What Sparked Dogecoin’s Rally?
Cleancore’s $235 Million Move
The rally gained momentum after a surprising announcement from Cleancore, a company far removed from the crypto spotlight. Cleancore revealed it is investing $235 million into Dogecoin, aiming to accumulate a staggering one billion DOGE over the coming month.
For context, this isn’t just a casual buy. It’s a strategic treasury allocation — a signal that corporate players are now viewing Dogecoin alongside established giants like Bitcoin, Ethereum, and Solana. For DOGE, that’s a huge vote of confidence.
Growing ETF Speculation
Adding fuel to the fire, rumours of a Dogecoin ETF are circulating. Rex-Osprey’s proposed DOJE ETF could soon be a reality in U.S. markets, modelled on Solana’s staking ETF.
Even though overall trading volume dipped by nearly 40% mid-week, DOGE still managed a price uptick.
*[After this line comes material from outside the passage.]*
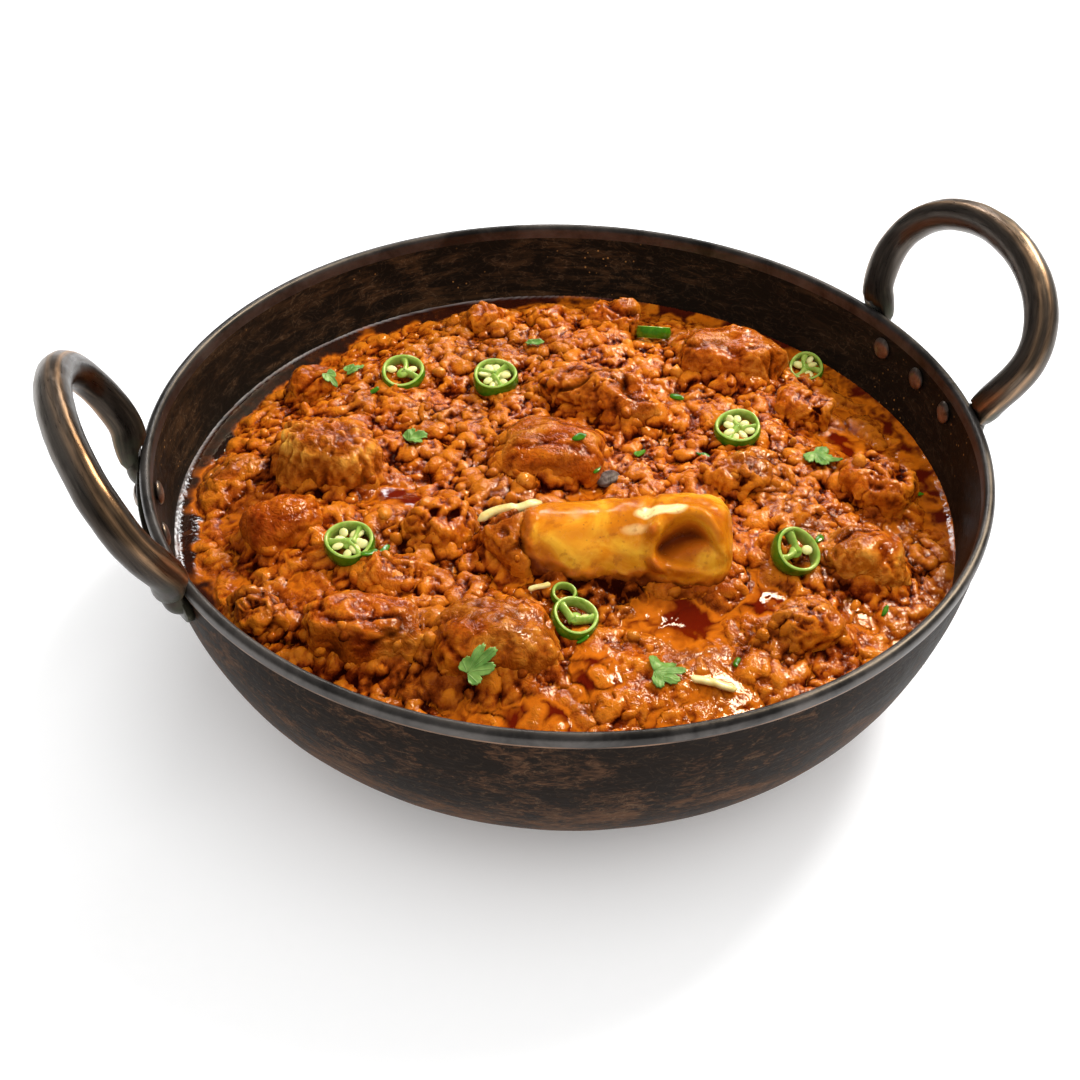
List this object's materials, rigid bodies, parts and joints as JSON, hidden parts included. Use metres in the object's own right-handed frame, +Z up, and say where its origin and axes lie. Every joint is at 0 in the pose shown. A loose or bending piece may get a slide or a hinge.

That divergence often points to whales or institutional investors quietly buying while retail traders take a step back.
The Technical Picture
Breaking Through Resistance
Technicals are lining up with the fundamentals. Dogecoin has moved above its 20-day Bollinger midline (around $0.223), signalling momentum in favour of the bulls.
The immediate challenge is the upper Bollinger band near $0.246. This area may act as a short-term ceiling, but if DOGE clears it convincingly, the upside looks promising.
A Target in Sight: $0.29
Chart watchers are eyeing the 50-day triangle breakout pattern, which suggests a potential move towards $0.29. That’s a solid 20% gain from where DOGE sits today.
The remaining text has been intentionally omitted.